Aim: Read through the records below and copy each line that uses the word "picture".

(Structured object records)
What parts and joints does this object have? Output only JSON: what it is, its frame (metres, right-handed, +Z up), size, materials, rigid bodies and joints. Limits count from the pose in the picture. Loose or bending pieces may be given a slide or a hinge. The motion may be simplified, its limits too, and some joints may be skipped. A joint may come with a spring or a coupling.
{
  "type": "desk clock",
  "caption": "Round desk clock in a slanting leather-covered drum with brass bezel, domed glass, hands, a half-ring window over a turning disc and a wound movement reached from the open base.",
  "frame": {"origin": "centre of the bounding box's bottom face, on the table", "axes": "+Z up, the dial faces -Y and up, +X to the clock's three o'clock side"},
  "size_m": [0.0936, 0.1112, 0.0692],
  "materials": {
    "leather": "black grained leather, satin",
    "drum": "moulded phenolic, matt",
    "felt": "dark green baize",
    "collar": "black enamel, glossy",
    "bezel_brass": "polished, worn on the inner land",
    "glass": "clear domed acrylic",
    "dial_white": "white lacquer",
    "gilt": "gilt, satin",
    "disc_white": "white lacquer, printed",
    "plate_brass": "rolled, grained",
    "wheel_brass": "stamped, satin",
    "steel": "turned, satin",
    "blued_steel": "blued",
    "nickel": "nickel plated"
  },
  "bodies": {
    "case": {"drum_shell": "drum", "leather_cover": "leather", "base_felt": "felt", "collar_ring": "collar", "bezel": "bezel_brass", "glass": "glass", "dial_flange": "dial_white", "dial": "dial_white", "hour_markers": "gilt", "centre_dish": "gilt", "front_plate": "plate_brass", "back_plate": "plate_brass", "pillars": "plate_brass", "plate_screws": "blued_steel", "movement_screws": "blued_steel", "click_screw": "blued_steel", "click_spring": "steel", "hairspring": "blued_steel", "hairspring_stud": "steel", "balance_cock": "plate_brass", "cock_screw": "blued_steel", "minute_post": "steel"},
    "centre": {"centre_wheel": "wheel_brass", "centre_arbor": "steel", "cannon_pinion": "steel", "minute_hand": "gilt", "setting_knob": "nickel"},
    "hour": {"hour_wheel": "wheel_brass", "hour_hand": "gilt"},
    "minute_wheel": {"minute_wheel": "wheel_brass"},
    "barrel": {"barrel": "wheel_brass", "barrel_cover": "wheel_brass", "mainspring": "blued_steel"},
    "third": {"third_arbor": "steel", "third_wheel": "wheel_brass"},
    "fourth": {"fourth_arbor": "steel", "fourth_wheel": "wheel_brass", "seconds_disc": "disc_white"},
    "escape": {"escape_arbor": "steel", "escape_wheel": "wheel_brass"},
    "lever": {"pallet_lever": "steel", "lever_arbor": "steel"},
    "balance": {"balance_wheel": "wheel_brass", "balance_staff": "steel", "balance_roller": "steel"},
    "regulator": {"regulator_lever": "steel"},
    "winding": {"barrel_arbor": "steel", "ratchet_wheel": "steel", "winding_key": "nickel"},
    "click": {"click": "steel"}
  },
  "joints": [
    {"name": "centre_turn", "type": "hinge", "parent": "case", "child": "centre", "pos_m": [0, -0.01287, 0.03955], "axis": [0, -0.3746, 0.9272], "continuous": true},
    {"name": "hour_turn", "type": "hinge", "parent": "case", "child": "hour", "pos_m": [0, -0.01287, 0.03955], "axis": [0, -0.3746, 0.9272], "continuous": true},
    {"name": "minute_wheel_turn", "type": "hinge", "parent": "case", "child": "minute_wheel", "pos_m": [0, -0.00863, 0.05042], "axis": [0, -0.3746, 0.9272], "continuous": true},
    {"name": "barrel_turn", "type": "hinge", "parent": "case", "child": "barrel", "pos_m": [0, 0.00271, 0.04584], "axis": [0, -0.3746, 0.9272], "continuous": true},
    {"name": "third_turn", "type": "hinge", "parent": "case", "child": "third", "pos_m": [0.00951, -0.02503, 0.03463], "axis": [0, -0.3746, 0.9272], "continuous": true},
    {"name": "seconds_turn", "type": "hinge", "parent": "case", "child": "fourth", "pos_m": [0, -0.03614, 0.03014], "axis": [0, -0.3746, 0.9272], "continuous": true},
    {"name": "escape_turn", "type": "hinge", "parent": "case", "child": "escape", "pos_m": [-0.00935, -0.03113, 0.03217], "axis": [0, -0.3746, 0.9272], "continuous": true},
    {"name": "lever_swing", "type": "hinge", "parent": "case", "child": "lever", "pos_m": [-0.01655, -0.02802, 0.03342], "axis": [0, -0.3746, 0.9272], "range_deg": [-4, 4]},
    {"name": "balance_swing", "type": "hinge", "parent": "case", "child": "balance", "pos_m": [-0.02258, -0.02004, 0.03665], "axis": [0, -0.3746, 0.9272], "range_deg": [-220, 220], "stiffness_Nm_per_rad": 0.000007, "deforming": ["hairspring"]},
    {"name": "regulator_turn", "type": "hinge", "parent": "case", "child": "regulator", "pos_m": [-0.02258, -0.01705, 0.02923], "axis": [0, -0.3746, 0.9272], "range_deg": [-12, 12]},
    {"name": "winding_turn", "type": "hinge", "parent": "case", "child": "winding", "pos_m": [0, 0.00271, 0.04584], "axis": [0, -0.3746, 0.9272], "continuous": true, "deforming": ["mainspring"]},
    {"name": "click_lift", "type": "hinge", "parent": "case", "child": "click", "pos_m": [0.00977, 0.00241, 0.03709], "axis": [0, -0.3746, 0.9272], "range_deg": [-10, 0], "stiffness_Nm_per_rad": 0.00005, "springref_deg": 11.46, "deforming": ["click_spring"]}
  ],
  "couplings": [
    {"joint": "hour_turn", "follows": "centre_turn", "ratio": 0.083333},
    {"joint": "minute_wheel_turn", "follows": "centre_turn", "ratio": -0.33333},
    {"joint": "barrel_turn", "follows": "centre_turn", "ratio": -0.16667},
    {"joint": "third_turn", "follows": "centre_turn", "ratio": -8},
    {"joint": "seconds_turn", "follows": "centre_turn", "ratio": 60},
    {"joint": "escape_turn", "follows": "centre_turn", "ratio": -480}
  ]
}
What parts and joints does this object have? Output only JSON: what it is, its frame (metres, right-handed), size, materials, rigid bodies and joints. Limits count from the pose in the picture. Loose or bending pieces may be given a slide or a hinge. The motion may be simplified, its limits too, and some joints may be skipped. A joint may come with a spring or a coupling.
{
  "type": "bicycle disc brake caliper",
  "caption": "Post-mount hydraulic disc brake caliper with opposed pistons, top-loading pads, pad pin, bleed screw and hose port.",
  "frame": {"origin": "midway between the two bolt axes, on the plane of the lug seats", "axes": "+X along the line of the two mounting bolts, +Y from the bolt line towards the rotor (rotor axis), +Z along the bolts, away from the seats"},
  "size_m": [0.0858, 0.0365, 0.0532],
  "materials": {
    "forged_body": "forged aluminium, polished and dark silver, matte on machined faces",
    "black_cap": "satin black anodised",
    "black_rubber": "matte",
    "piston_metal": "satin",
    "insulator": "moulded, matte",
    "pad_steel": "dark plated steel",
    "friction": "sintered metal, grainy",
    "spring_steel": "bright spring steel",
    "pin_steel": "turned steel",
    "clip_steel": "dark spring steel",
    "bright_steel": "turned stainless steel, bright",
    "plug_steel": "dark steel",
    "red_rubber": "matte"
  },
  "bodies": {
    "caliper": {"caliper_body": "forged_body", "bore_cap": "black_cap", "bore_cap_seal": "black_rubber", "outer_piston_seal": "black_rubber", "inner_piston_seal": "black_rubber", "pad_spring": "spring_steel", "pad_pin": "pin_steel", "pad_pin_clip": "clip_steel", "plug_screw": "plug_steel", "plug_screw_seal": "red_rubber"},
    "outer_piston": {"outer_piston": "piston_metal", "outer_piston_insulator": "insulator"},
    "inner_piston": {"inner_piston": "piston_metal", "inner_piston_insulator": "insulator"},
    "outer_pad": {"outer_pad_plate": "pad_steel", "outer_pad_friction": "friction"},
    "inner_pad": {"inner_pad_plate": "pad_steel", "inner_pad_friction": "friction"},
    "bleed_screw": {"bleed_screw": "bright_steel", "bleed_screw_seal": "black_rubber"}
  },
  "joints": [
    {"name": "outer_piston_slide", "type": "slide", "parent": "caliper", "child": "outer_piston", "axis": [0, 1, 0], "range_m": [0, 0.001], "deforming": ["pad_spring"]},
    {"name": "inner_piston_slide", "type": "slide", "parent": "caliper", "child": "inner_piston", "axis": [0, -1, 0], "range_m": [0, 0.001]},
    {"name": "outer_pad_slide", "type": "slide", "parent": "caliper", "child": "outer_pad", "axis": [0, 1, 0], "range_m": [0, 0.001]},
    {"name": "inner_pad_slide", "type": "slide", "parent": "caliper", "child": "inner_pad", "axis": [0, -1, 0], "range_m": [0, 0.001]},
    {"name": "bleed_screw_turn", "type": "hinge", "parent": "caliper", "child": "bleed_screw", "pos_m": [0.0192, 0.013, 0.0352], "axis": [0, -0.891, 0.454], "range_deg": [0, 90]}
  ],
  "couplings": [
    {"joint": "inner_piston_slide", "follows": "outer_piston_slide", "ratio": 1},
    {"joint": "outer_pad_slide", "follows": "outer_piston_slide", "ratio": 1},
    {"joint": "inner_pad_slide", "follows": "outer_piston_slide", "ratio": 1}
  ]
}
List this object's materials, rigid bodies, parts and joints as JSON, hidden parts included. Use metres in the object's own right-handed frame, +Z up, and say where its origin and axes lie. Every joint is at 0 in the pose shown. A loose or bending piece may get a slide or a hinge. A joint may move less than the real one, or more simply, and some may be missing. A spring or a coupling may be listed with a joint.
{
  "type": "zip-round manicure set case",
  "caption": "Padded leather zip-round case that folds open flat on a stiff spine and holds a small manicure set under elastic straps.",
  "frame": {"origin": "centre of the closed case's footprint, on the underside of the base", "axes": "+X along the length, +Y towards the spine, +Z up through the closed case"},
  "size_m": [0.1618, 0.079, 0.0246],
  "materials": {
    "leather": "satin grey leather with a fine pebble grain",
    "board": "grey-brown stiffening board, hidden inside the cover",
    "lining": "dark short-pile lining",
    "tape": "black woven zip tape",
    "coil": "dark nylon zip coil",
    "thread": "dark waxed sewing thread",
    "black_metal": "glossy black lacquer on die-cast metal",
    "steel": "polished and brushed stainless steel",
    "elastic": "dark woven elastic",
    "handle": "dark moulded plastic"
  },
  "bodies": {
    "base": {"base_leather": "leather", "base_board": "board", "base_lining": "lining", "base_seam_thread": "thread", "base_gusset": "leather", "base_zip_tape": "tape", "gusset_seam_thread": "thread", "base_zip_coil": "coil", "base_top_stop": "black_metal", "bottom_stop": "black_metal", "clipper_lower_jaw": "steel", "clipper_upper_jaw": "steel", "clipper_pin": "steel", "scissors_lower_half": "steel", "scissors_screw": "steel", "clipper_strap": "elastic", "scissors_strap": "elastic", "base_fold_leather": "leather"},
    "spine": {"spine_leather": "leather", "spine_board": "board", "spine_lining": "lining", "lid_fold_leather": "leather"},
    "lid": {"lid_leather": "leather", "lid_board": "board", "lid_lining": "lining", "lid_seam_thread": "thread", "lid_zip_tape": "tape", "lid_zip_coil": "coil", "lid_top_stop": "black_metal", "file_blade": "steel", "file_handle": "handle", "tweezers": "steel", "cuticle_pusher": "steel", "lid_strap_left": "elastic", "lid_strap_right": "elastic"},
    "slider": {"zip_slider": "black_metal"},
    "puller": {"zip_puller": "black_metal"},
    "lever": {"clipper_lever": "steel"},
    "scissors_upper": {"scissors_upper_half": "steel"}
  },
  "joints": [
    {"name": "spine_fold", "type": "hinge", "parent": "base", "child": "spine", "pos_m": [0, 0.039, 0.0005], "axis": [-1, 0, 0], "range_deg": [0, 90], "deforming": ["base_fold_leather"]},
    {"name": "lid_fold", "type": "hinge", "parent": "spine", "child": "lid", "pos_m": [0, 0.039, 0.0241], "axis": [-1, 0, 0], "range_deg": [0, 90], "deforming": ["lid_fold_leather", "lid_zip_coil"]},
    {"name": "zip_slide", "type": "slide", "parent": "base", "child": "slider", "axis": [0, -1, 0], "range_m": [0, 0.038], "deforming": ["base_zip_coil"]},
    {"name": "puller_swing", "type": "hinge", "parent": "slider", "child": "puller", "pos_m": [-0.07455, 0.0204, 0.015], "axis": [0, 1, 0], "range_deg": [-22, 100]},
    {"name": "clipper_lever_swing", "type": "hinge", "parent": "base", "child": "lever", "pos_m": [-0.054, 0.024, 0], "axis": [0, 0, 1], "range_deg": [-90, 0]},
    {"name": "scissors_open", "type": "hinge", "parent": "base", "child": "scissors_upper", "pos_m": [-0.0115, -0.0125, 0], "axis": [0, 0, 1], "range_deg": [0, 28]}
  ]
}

The completed task:
What parts and joints does this object have? Output only JSON: what it is, its frame (metres, right-handed, +Z up), size, materials, rigid bodies and joints. Limits count from the pose in the picture. Loose or bending pieces may be given a slide or a hinge. The motion may be simplified, its limits too, and some joints may be skipped. A joint may come with a spring or a coupling.
What parts and joints does this object have? Output only JSON: what it is, its frame (metres, right-handed), size, materials, rigid bodies and joints. Limits count from the pose in the picture. Loose or bending pieces may be given a slide or a hinge. The motion may be simplified, its limits too, and some joints may be skipped. A joint may come with a spring or a coupling.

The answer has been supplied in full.